#### WHAT IS BEING ASKED
Repeat exactly the lines between and including those that contain "addPiece('lace_knot', makeKnot(), woven);" and "# mesh is moved". Output no other line.

#### MATERIAL

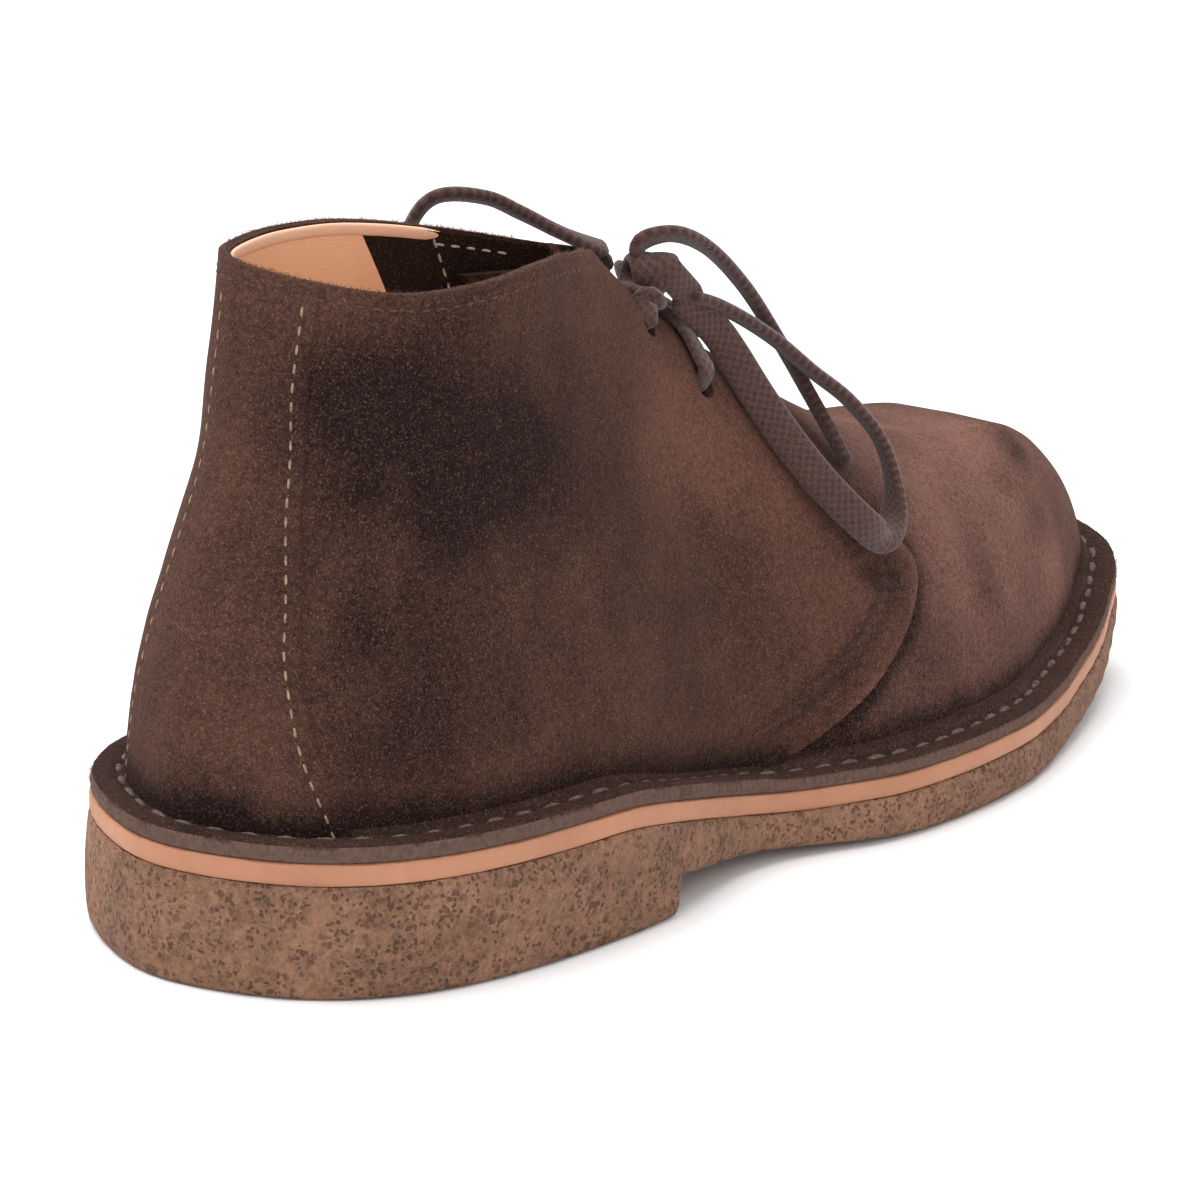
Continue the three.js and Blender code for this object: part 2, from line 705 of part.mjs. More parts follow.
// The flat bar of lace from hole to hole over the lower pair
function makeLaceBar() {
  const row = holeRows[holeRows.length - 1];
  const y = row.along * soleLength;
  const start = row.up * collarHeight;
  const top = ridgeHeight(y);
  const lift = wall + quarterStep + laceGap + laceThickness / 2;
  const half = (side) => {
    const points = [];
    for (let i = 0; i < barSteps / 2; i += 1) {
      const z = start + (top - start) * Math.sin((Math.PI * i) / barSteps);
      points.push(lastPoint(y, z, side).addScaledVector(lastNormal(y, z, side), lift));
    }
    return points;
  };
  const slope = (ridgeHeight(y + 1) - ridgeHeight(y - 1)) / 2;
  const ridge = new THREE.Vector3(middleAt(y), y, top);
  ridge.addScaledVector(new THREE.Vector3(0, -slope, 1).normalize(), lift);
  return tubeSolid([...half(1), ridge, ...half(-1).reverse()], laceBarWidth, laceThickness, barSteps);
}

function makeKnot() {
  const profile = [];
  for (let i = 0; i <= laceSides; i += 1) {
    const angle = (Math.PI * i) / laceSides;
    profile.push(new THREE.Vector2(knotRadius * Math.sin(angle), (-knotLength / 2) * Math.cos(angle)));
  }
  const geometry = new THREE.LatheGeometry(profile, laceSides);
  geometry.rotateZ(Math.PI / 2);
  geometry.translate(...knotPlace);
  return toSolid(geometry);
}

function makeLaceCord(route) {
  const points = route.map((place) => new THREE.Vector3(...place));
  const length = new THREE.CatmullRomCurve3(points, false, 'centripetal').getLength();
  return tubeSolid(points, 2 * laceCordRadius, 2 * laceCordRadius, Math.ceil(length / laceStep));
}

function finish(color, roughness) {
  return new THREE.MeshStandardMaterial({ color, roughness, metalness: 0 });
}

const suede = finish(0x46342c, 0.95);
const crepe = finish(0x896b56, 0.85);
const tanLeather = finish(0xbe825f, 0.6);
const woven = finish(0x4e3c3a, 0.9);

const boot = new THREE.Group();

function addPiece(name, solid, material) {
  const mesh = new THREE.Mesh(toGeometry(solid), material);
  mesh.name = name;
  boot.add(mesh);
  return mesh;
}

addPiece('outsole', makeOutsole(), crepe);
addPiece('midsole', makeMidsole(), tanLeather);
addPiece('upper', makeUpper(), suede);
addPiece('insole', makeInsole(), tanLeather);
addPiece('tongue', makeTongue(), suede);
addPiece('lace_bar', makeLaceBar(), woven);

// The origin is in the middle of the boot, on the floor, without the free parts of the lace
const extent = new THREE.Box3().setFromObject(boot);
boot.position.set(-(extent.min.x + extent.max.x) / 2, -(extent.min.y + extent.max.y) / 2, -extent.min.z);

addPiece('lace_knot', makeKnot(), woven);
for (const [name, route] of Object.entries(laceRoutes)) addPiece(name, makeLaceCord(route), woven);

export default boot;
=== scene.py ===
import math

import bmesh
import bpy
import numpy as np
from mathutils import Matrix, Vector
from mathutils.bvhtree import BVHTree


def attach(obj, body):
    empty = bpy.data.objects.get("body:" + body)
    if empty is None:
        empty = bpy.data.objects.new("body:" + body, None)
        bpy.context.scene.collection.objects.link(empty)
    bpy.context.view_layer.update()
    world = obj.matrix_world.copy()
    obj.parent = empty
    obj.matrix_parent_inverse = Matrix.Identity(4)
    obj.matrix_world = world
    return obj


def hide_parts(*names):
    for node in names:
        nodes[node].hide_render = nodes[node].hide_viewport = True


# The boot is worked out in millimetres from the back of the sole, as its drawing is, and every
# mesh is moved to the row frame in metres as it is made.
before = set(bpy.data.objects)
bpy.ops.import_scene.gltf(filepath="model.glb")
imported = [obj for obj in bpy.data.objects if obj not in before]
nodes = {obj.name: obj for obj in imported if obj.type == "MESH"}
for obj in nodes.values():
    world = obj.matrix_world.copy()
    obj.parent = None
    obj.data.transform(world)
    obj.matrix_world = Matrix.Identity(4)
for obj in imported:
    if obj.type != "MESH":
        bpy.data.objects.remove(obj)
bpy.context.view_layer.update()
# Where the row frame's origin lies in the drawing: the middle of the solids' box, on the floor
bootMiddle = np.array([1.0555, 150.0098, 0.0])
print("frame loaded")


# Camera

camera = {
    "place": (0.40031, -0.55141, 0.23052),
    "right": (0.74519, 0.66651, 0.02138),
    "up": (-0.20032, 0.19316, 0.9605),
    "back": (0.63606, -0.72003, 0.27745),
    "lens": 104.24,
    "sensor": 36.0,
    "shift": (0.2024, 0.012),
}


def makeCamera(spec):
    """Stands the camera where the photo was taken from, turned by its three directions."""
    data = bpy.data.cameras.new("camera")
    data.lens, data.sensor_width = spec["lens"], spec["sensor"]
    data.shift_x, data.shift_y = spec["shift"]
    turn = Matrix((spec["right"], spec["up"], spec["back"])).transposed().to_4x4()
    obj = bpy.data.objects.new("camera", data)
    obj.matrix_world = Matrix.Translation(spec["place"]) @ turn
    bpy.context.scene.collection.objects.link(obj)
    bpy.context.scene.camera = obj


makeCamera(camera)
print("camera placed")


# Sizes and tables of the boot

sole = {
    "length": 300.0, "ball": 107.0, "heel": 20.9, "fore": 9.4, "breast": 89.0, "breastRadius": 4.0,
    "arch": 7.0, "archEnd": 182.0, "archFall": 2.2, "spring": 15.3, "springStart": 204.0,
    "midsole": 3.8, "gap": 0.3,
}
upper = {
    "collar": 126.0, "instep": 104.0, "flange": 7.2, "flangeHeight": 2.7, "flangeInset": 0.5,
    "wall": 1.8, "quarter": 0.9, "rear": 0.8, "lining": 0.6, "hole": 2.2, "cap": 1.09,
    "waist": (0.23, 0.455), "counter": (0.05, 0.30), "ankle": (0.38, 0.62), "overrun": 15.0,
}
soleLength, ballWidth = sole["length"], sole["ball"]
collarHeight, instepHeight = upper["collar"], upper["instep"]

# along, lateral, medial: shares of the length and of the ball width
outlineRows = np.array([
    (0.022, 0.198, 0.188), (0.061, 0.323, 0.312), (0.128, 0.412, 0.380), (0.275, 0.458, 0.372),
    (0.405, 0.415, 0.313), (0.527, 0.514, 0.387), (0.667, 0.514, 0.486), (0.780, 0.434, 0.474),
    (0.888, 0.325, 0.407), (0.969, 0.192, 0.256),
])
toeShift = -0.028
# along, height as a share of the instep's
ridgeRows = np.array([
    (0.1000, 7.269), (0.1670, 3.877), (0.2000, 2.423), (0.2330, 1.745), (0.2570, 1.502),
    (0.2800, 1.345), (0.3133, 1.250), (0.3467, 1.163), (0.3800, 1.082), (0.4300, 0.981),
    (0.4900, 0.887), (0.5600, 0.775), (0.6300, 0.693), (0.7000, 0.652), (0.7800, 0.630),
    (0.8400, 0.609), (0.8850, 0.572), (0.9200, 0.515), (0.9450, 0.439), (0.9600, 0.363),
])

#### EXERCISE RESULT
addPiece('lace_knot', makeKnot(), woven);
for (const [name, route] of Object.entries(laceRoutes)) addPiece(name, makeLaceCord(route), woven);

export default boot;
=== scene.py ===
import math

import bmesh
import bpy
import numpy as np
from mathutils import Matrix, Vector
from mathutils.bvhtree import BVHTree


def attach(obj, body):
    empty = bpy.data.objects.get("body:" + body)
    if empty is None:
        empty = bpy.data.objects.new("body:" + body, None)
        bpy.context.scene.collection.objects.link(empty)
    bpy.context.view_layer.update()
    world = obj.matrix_world.copy()
    obj.parent = empty
    obj.matrix_parent_inverse = Matrix.Identity(4)
    obj.matrix_world = world
    return obj


def hide_parts(*names):
    for node in names:
        nodes[node].hide_render = nodes[node].hide_viewport = True


# The boot is worked out in millimetres from the back of the sole, as its drawing is, and every
# mesh is moved to the row frame in metres as it is made.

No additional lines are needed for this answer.